--- TASK BRIEF ---
Give all of the lines again, with nothing added or dropped.

-- Start --

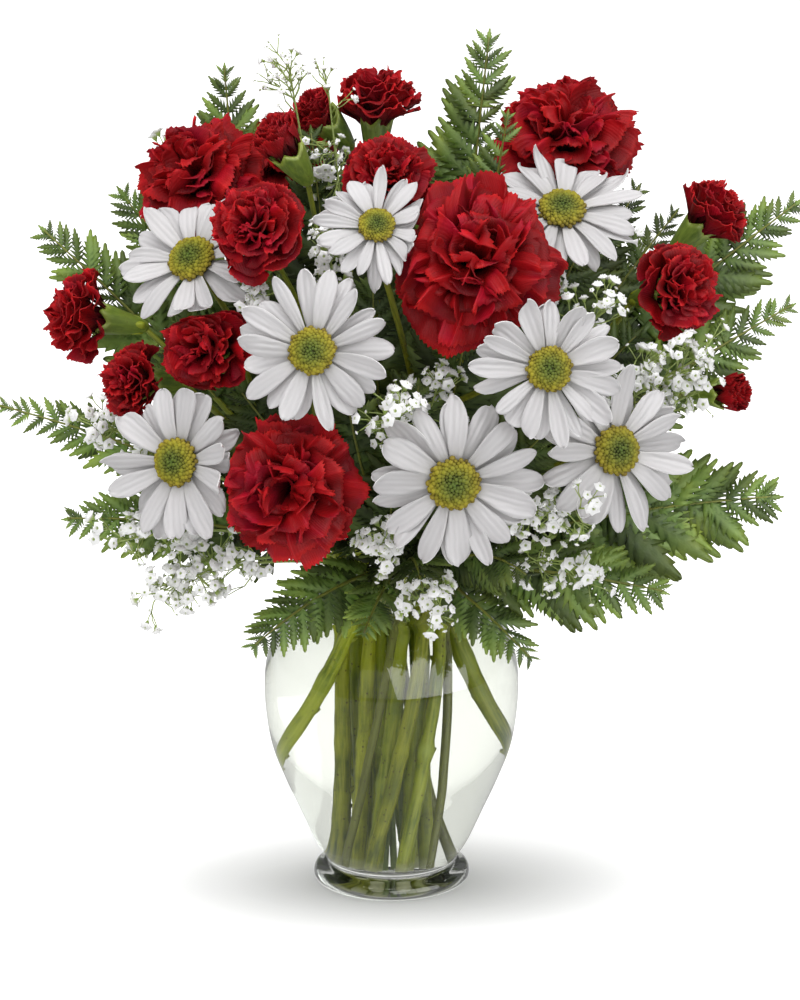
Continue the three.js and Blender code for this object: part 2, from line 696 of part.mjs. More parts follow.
// A daisy's ray petals as two rows round a small hub, the upper one turned by
// half a petal. Each petal is flat below, with a raised middle and thin edges.
const RAY_OUTLINE = [[0.64, -0.38], [0.95, -0.22], [0.98, 0.16], [0.64, 0.38]];

function daisyRays(row, head) {
  const random = randomFrom(Math.round(row.place[0] * 5 + row.place[2] * 11));
  const R = row.radius;
  const n = RAYS.perRow;
  const step = (2 * Math.PI) / n;
  const half = RAYS.thick / 2;
  const matrix = placedAlong(head.axis, vec(row.place));
  const vertices = [];
  const faces = [];
  const add = (radius, angle, z) => {
    const v = new THREE.Vector3(Math.cos(angle) * radius * R, Math.sin(angle) * radius * R, z);
    pressAgainstNeighbours(head, v.applyMatrix4(matrix));
    return vertices.push(v.x, v.y, v.z) / 3 - 1;
  };
  const rowOf = (turn, above) => {
    const lift = (above * RAYS.apart) / 2;
    const hub = [];
    for (let i = 0; i < n; i++) {
      const angle = turn + (i - 0.5) * step;
      hub.push([add(RAYS.hub, angle, lift + half), add(RAYS.hub, angle, lift - half)]);
    }
    for (let i = 0; i < n; i++) {
      const angle = turn + i * step;
      const reach = 1 - 0.12 * random();
      const tilt = above * (RAYS.part + RAYS.loose * random());
      const z = (share) => lift + R * (RAYS.arch * Math.sin(Math.PI * share) + tilt * share);
      const outline = RAY_OUTLINE.map(([out, aside]) => add(out * reach, angle + aside * step, z(out)));
      const middle = add(0.62 * reach, angle, z(0.62) + RAYS.thick);
      const [before, after] = [hub[i], hub[(i + 1) % n]];
      const upper = [before[0], ...outline, after[0]];
      for (let k = 0; k < upper.length; k++) faces.push(middle, upper[k], upper[(k + 1) % upper.length]);
      const lower = [before[1], ...outline, after[1]];
      for (let k = 2; k < lower.length - 1; k++) faces.push(outline[0], lower[k + 1], lower[k]);
      faces.push(outline[0], before[1], after[1]);
      faces.push(after[0], outline[3], after[1], before[0], before[1], outline[0]);
    }
    return hub;
  };
  const low = rowOf(0, -1);
  const high = rowOf(step / 2, 1);
  const topMiddle = add(0, 0, RAYS.apart / 2 + half);
  const underMiddle = add(0, 0, -RAYS.apart / 2 - half);
  for (let i = 0; i < n; i++) {
    const next = (i + 1) % n;
    faces.push(topMiddle, high[i][0], high[next][0], underMiddle, low[next][1], low[i][1]);
    faces.push(low[i][0], low[next][0], high[i][1], high[i][1], low[next][0], high[next][1]);
  }
  const geometry = new THREE.BufferGeometry();
  geometry.setAttribute("position", new THREE.Float32BufferAttribute(vertices, 3));
  geometry.setIndex(faces);
  return solidOf(geometry);
}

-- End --

--- SOLUTION TO THE PROBLEM ---
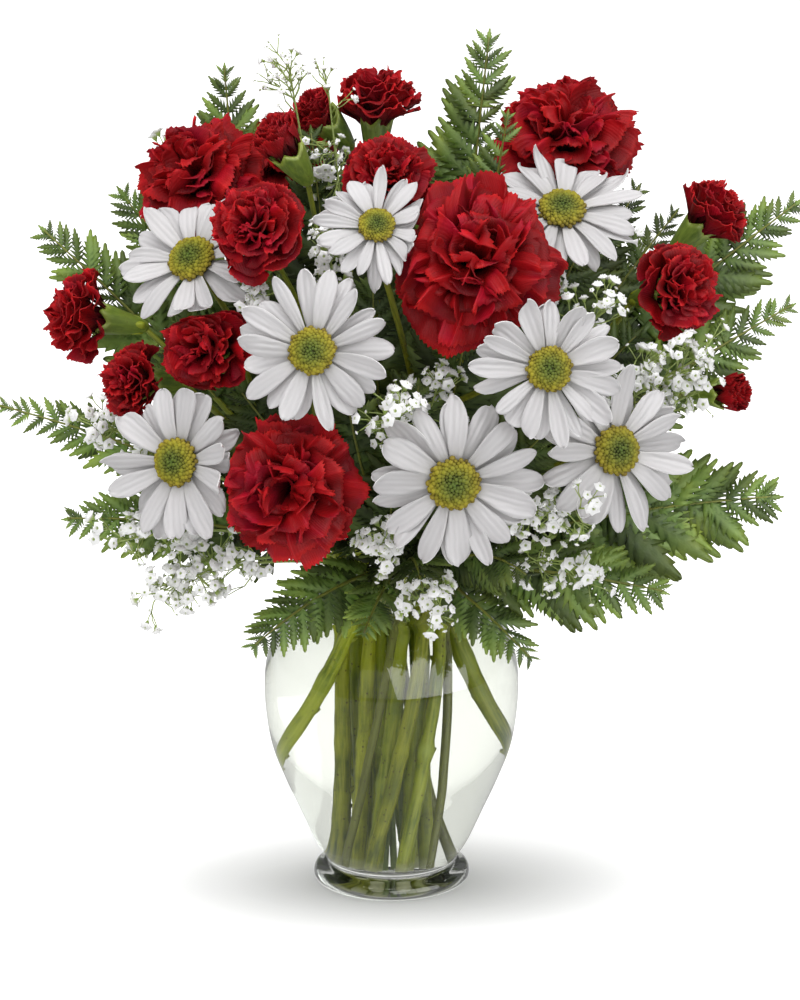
Continue the three.js and Blender code for this object: part 2, from line 696 of part.mjs. More parts follow.
// A daisy's ray petals as two rows round a small hub, the upper one turned by
// half a petal. Each petal is flat below, with a raised middle and thin edges.
const RAY_OUTLINE = [[0.64, -0.38], [0.95, -0.22], [0.98, 0.16], [0.64, 0.38]];

function daisyRays(row, head) {
  const random = randomFrom(Math.round(row.place[0] * 5 + row.place[2] * 11));
  const R = row.radius;
  const n = RAYS.perRow;
  const step = (2 * Math.PI) / n;
  const half = RAYS.thick / 2;
  const matrix = placedAlong(head.axis, vec(row.place));
  const vertices = [];
  const faces = [];
  const add = (radius, angle, z) => {
    const v = new THREE.Vector3(Math.cos(angle) * radius * R, Math.sin(angle) * radius * R, z);
    pressAgainstNeighbours(head, v.applyMatrix4(matrix));
    return vertices.push(v.x, v.y, v.z) / 3 - 1;
  };
  const rowOf = (turn, above) => {
    const lift = (above * RAYS.apart) / 2;
    const hub = [];
    for (let i = 0; i < n; i++) {
      const angle = turn + (i - 0.5) * step;
      hub.push([add(RAYS.hub, angle, lift + half), add(RAYS.hub, angle, lift - half)]);
    }
    for (let i = 0; i < n; i++) {
      const angle = turn + i * step;
      const reach = 1 - 0.12 * random();
      const tilt = above * (RAYS.part + RAYS.loose * random());
      const z = (share) => lift + R * (RAYS.arch * Math.sin(Math.PI * share) + tilt * share);
      const outline = RAY_OUTLINE.map(([out, aside]) => add(out * reach, angle + aside * step, z(out)));
      const middle = add(0.62 * reach, angle, z(0.62) + RAYS.thick);
      const [before, after] = [hub[i], hub[(i + 1) % n]];
      const upper = [before[0], ...outline, after[0]];
      for (let k = 0; k < upper.length; k++) faces.push(middle, upper[k], upper[(k + 1) % upper.length]);
      const lower = [before[1], ...outline, after[1]];
      for (let k = 2; k < lower.length - 1; k++) faces.push(outline[0], lower[k + 1], lower[k]);
      faces.push(outline[0], before[1], after[1]);
      faces.push(after[0], outline[3], after[1], before[0], before[1], outline[0]);
    }
    return hub;
  };
  const low = rowOf(0, -1);
  const high = rowOf(step / 2, 1);
  const topMiddle = add(0, 0, RAYS.apart / 2 + half);
  const underMiddle = add(0, 0, -RAYS.apart / 2 - half);
  for (let i = 0; i < n; i++) {
    const next = (i + 1) % n;
    faces.push(topMiddle, high[i][0], high[next][0], underMiddle, low[next][1], low[i][1]);
    faces.push(low[i][0], low[next][0], high[i][1], high[i][1], low[next][0], high[next][1]);
  }
  const geometry = new THREE.BufferGeometry();
  geometry.setAttribute("position", new THREE.Float32BufferAttribute(vertices, 3));
  geometry.setIndex(faces);
  return solidOf(geometry);
}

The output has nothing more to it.